Natürlich hat auch ein Mann wie Björn Höcke von der AfD ein Recht auf seine Meinung und damit auf einen Platz in der Öffentlichkeit. Am Sonntagabend sorgte er mit seiner stramm rechten Deutschtümelei in der Talkshow von Günther Jauch allerdings für viel Empörung. Nun könnte man sagen, da sei doch endlich mal die Seite der Debatte zu Wort gekommen, bei der sich die deutsche Öffentlichkeit gerade nicht so recht entscheiden kann, ob man sie als ernst zu nehmende Bürgerwut oder als schlichte Äußerungen von "Pack" behandeln sollte. An die deutschen Gesetze zur Meinungsfreiheit hat er sich ja gehalten. Was er an fremdenfeindlichen Ressentiments von sich gab, stand vor nicht allzu langer Zeit noch in großen Boulevardzeitungen. Und die Deutschlandfahne, die er präsentierte, sah aus wie aus dem Fanshop.

Bei der Zusammenstellung von Talkshow-Runden geht es aber weder um Meinungsfreiheit noch um eine ausgewogene Debatte. Es geht um die richtige Mischung, mit der man Empörungspotenziale freisetzen kann. Das macht Quote. Urknall für diese Regel war in unseren Breiten die österreichische Talksendung "Club 2" im August 1979, bei der Nina Hagen mit der deutlichen Demonstration weiblicher Selbstbefriedigung zur Fernsehlegende wurde.

Einen Außenseiter wie Höcke in eine Runde mit drei klugen Menschen zu setzen, die sich in ihrem humanistischen Menschenbild einig sind, garantiert so eine Dynamik. Darin mag für viele ein Erkenntniswert liegen, weil Höcke sich als Radikaler entlarvte.

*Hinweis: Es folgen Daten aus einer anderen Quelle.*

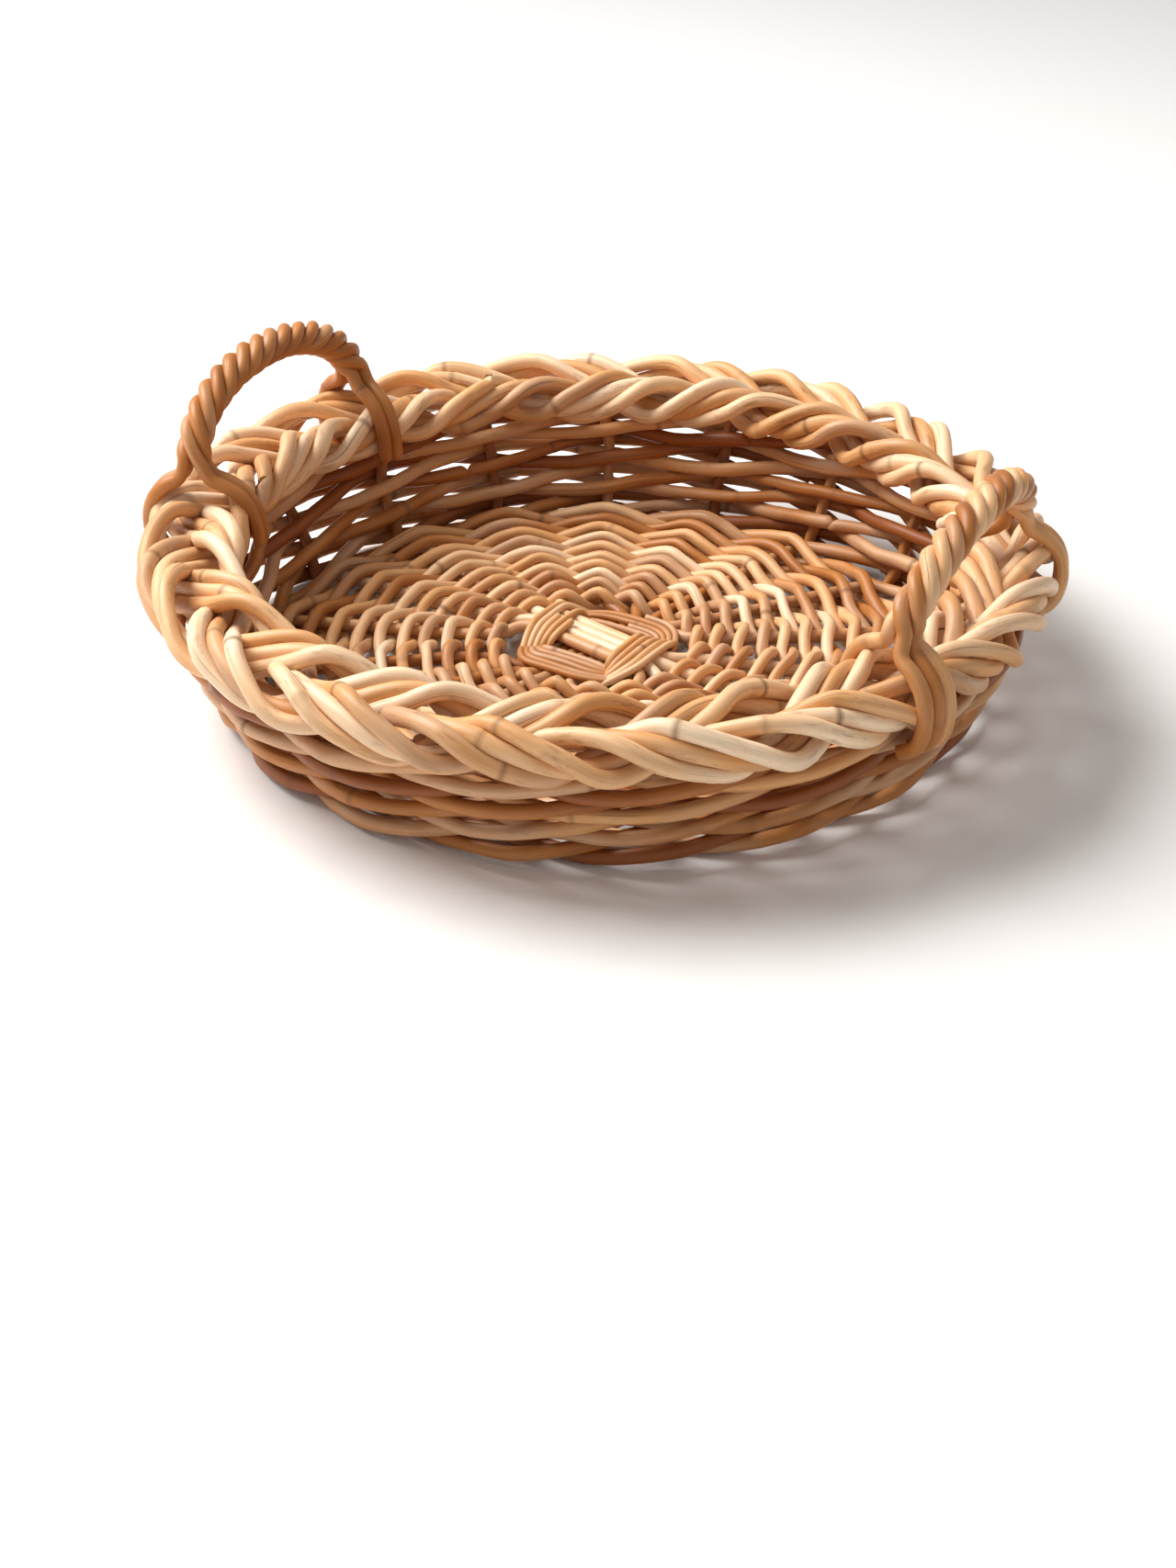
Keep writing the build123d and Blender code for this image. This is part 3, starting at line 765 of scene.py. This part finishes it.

Als solcher kann er da aber nur gewinnen. Spätestens als Justizminister Heiko Maas ihm mit dem Ausruf "widerlich" ins Wort fiel, hatte er sein Ziel erreicht. Denn damit bestätigte er seine Rolle als verfolgter Minderheitenmeinungsträger. Das gehört zu einer Medienstrategie der Rechten, die so die Empörungsmechanismen des modernen Debattenwesens für sich instrumentalisieren.

Einladen oder nicht? Das ist das Toleranzdilemma

In Amerika ist diese Debattenkultur schon viel älter und verbreiteter. Was in den Nischen des sogenannten "Talk Radios" begann, hat längst die Talkshows der großen Fernseh- und Nachrichtensender erreicht. Der Rechtsradikale Tom Metzger, Gründer der "White Aryan Resistance", hat das mal erklärt. Metzger war in den Achtzigerjahren ein beliebter Talkshowgast, der Ärger garantierte. Mit seinem Rassismus und den Nazisprüchen war er der perfekte Buhmann. Genau das war sein Plan. Denn wenn 98 Prozent der Zuschauer ihn hassen, so sagte er, blieben immer noch zwei Prozent übrig, die heimliche Sympathien für ihn entdeckten. Diese zwei Prozent waren immer noch viele Zehn- oder Hunderttausend, die damit zur Rekrutierungsmasse für seine Organisation wurden.

Auch die AfD arbeitet bei ihrer "Man wird doch noch mal"-Rhetorik mit solchen heimlichen Sympathien. Das führt zu dem Effekt, dass das Sympathiepotenzial parallel zu Empörung und Abscheu steigt. Je heftiger sich die Humanisten im Jauch-Studio also in ihre Ablehnung hineinsteigerten, desto mehr Anerkennung bekam Höcke unter Anhängern und Sympathisanten. Wenn man nun davon ausgeht, dass es sich um zwei Prozent handelt, sind das bei 5,54 Millionen Zuschauern am Sonntagabend immerhin 110 800 potenzielle Sympathisanten. Nicht schlecht für einen Lokalpolitiker, der damit prahlte, seine AfD-Aufmärsche von zwei- auf achttausend Menschen gesteigert zu haben.

Soll man Leute von rechtsaußen einladen oder nicht? Darauf gibt es keine Antwort. Das ist das Toleranzdilemma jeder offenen Gesellschaft. Lässt sie zu, was sie zerstört, gefährdet sie ihre Existenz. Zensiert sie diese Kräfte, stellt sie sich als offene Gesellschaft infrage. Die deutsche Demokratie hält Demagogen aus. Bleibt man beim Bild der rhetorischen Zündler, liefern ihnen solche Talkshows die Streichhölzer.